Royal Mail sell off: Ed Miliband is back
Freed of the Lib Dems, George Osborne has announced the sell-off of the last third of Royal Mail. It was something Tory ministers pushed for in the last parliament but Vince Cable and others held them off.
The Lib Dem view was that the long term future of the Royal Mail needed long-term investment from the private sector but long-term stability too.
The universal service obligation is written into law but some fear that could disappear over time if short-termist investors run down the service.
It was part of a speech in which Mr Osborne also brought forward £2.5b of the £13b efficiency savings planned for next year and the year after into this current year. Proof, the chancellor said, of his intent and his determination.
Government sources say it also allows them to smooth the graph lines on cuts and get Whitehall into the zone rather than coming cold to cuts in September.
Just after Mr Osborne spoke, Ed Miliband gave his first speech in nine years from the back benches.
He was listened to with rapt attention – with the exception of occasional cheerful heckling by the SNP MP Angus O’Neill, supporting Mr Miliband’s attacks on inequality and at one point asking Mr Miliband to come and join the SNP. He politely declined the offer.
It was the former Labour leader serving notice that he is not going to hide and intends to remain at the forefront of the debate. He said he would hold David Cameron to the ‘one nation’ inclusive rhetoric he deploys.
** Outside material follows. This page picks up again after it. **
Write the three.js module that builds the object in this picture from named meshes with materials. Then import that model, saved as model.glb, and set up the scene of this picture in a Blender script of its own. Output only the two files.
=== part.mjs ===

I recommend if you haven’t read it Patrick Wintour’s piece on what happened behind the scenes in Mr Miliband’s failed bid for office.
Amongst other things it reveals why some think Mr Miliband forgot to read out the deficit section of his speech at the 2014 conference. One aide believes that memorising a late addition to the speech on Syria may have thrown Mr Miliband off balance.
I understand that behind the scenes the whole idea of giving a “look no notes” speech led to a significant fall-out with David Axelrod, subsequently repaired but really quite bad at the time.
The US strategist wanted a traditional lecturn delivery but others, particularly Mark Steers, Mr Miliband’s old college friend, argued for a free-wheeling approach and a revival of the “memory man” routine.
Mr Axelrod, I’m told, felt he was the strategist and the old friend and speech writer wasn’t really qualified to make the call on something like this. Mr Miliband, of course, became so attached to his lecturn in later months that he even used it when speaking in a garden.
I don’t know whether Mr Axelrod was ever consulted about the Russell Brand interview conducted in the last days of the campaign, but I suspect not. Some around the Labour leader were pretty nervous about the whole idea and were even more uneasy when they turned up at Mr Brand’s home to check the place out just ahead of the on-camera chat.
It was explained to the Labour aides that Mr Brand wanted the conversation to be conducted on his bed, the two men leaning back against the bedstead, side by side, (not unlike the old Morecambe and Wise sketches). The aide I hear felt there were suggestions the bed had been recently occupied, I am told, and evidence that it had not been solitary.
Mr Miliband’s aides recoiled and the two men ended up chatting in Mr Brand’s kitchen.